Attempting to explain to others just what's involved in such a collaboration can often be a daunting task. Swift tries to break it down: "The concept of beat-juggling is you take two records -- they could be identical records or different records -- and what you want to do is take the kicks and snares and the hi-hats that you hear on the vinyl -- like you're a human sampler -- and rearrange them. You're basically just rearranging the pattern of the music, remixing a song in real time with your hands. Take a beat that may sound like buh boom-boom bap... buh boom-boom bap. What you want to do with beat-juggling is make it go buh boo-boo bap-boom... buh boom-boom bap. The funny thing is, we spend so much time doing it, a lot of times we don't spend enough time thinking about how to explain it."

Not that Swift's had time to sit back and theorize. An incessant touring schedule during the past four years has taken the X-ecutioners around the globe several times and has allowed them the chance to open the ears of many new fans firsthand, but it has also delayed the release of their new record, Built from Scratch, by more than a year. "As we were making the album, a lot of the earlier stuff started sounding dated to us," Swift reveals. "We realized the newer stuff that we were composing sounded much better. We were like, "Yo, let's scratch a lot of the initial songs that we came up with and just start fresh.' We wanted to make it a point to deliver a really good album for the fans."

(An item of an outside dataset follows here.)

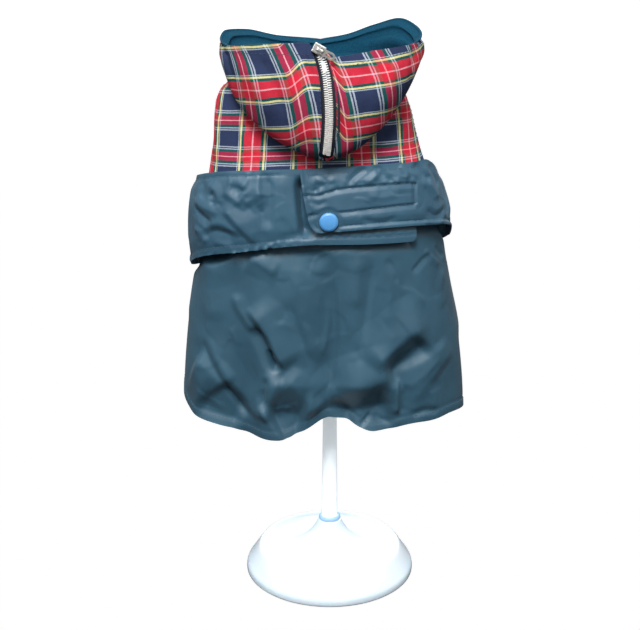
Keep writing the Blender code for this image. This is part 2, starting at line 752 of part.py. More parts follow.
def pull_tab():
    """A tear-shaped loop whose two cheeks hold a pin. Its origin is on the pin's axis."""
    half, cheek = PULL_WIDTH / 2, PULL_CHEEK
    outline = [(-cheek - 0.75, -0.9), (-cheek - 0.75, 1.6)]
    for turn in np.linspace(180, 0, 13):
        spread = half * math.cos(math.radians(turn))
        outline.append((spread, PULL_LENGTH - half + half * math.sin(math.radians(turn))))
    outline += [(cheek + 0.75, 1.6), (cheek + 0.75, -0.9)]
    mesh = bmesh.new()
    flat = [mesh.verts.new(Vector((x, y, -PULL_THICKNESS / 2)) * MM) for x, y in outline]
    face = mesh.faces.new(flat)
    raised = bmesh.ops.extrude_face_region(mesh, geom=[face])["geom"]
    corners = [item for item in raised if isinstance(item, bmesh.types.BMVert)]
    bmesh.ops.translate(mesh, vec=(0, 0, PULL_THICKNESS * MM), verts=corners)
    pull = finish_object("zip_pull", "zip_metal", mesh)
    slot = block("pull_slot", PULL_SLOT, (0, PULL_LENGTH - 4.0, 0), bevel=0.9)
    fork = block("pull_fork", (2 * cheek, PULL_FORK_LENGTH, 3.0), (0, -0.9, 0))
    pin = drum("pull_pin", PIN_RADIUS, 2 * cheek + 0.8, (0, 0, 0), "X")
    for other, operation in ((fork, "DIFFERENCE"), (slot, "DIFFERENCE"), (pin, "UNION")):
        combine(pull, other, operation)
        other.parent = pull
    return pull


def main():
    clear_scene()
    bpy.context.scene.unit_settings.scale_length = 1.0
    stand_base()
    stand_stem()
    stand_form()
    skirt()
    yoke_back()
    yoke_front()
    belt()
    snap_cap()
    hood()
    zip_pieces()


main()
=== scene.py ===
"""The looks of a hooded dog jacket on its dress form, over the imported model.

Sizes are in millimetres and degrees until they reach Blender. An angle round the body is 0 at the middle of
the back, positive towards +X and 180 at the belly. The tables of rings and edges are the part's own.
"""

import math

import bmesh
import bpy
import numpy as np
from mathutils import Matrix, Vector


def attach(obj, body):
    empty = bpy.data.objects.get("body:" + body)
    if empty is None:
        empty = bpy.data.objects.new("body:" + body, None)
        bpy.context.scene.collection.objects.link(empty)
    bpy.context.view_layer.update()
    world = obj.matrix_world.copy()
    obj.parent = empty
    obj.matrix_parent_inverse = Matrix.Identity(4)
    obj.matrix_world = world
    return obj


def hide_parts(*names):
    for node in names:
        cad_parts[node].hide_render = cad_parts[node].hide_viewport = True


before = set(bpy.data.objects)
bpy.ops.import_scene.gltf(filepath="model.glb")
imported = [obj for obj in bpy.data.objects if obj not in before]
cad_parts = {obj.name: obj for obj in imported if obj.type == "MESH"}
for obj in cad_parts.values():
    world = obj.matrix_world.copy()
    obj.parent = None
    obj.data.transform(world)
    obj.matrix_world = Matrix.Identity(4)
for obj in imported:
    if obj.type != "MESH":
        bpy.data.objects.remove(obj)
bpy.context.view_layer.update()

MM = 0.001
SEAM_GAP = 0.75
WAIST_SEAM_DROP = 8.0
TARTAN_WALL = 1.2
LINING_GAP = 1.1
BELT_WALL = 1.9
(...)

Now slated for a January 29 release on Loud Records, Built from Scratch is a maturation of the ideas found on X-pressions, transforming flashy competition showmanship routines into solid musical constructions. "Before X-pressions, we were basically just DJs who entered battles and did a couple of shows here and there for $300," says Swift. "Since then, it's been more about trying to figure out ways to incorporate what we do in a realm of recording and make it interesting and understandable. We've had to really look within ourselves and find that element that to each of us could really help us be creative in an effective way."

Built also features a variety of guests, from current heavy-hitting MCs like Pharaoh Monch and Kool G Rap to Tina Weymouth on a remake of Tom Tom Club's "Genius of Love." But even more refreshing is their teaming with West Coast DJ crew the Beat Junkies. "We were glad we got to do that, because a lot of the turntable records you listen to these days rarely feature collaborations with other DJs," Swift admits. "We were like, "Yo, let's collaborate with the cats on the West Coast, to show some unification.'"

While the other three members have each made names outside of the group by DJ'ing for high-profile hip-hop acts, it's Swift who has become the most recognizable X-ecutioner, garnering critical praise for his 1999 solo masterpiece, The Ablist. Unlike his partners, he sees no need to play the backup man for an MC. "My goal is to establish myself as an artist," he explains. "I'm glad that I'm able to go out there on my own in the world and just express myself as a DJ. I always felt that DJ'ing for a rapper is similar to "You can work at a prestigious company, or you can own the prestigious company.' I'd rather own it and be the one to call the shots."

One could argue that his decision to appear in a television ad for Gap earlier this year with Shortkut of Invisibl Skratch Piklz was fraught with mixed materialistic messages. Ultimately, however, more exposure for Swift means more exposure for turntablism. "We had Gap clothes on, but we were all cuttin'," he relates. "We used "The Matrix' by Dizzy Gillespie -- we're scratchin' over it, getting busy -- and to me, we were being ourselves. Nothing about the commercial compromised our integrity. It was just us up there -- and the beautiful thing about that is that we were able to reach a lot of people that haven't seen DJ'ing at that level. It's already reaching the mainstream."

Indeed, in the past decade, hip-hop has permeated every aspect of American culture, from clothing to a rappin' can of Pringles, but will the masses ever accept the turntable as the musical instrument it is? Swift thinks so. "My goal is to kind of keep breaking doors down so that at some point in the future, you'll see DJs like myself performing at the Grammys or the American Music Awards. I saw Mixmaster Mike on the VH1 Awards, and they kept cutting to him before the commercial breaks -- they'd show his hands and he'd be scratching. But hopefully in the future, it will be on a larger scale, where it'll just be Mixmaster Mike by himself. No Beastie Boys, no rappers, just him."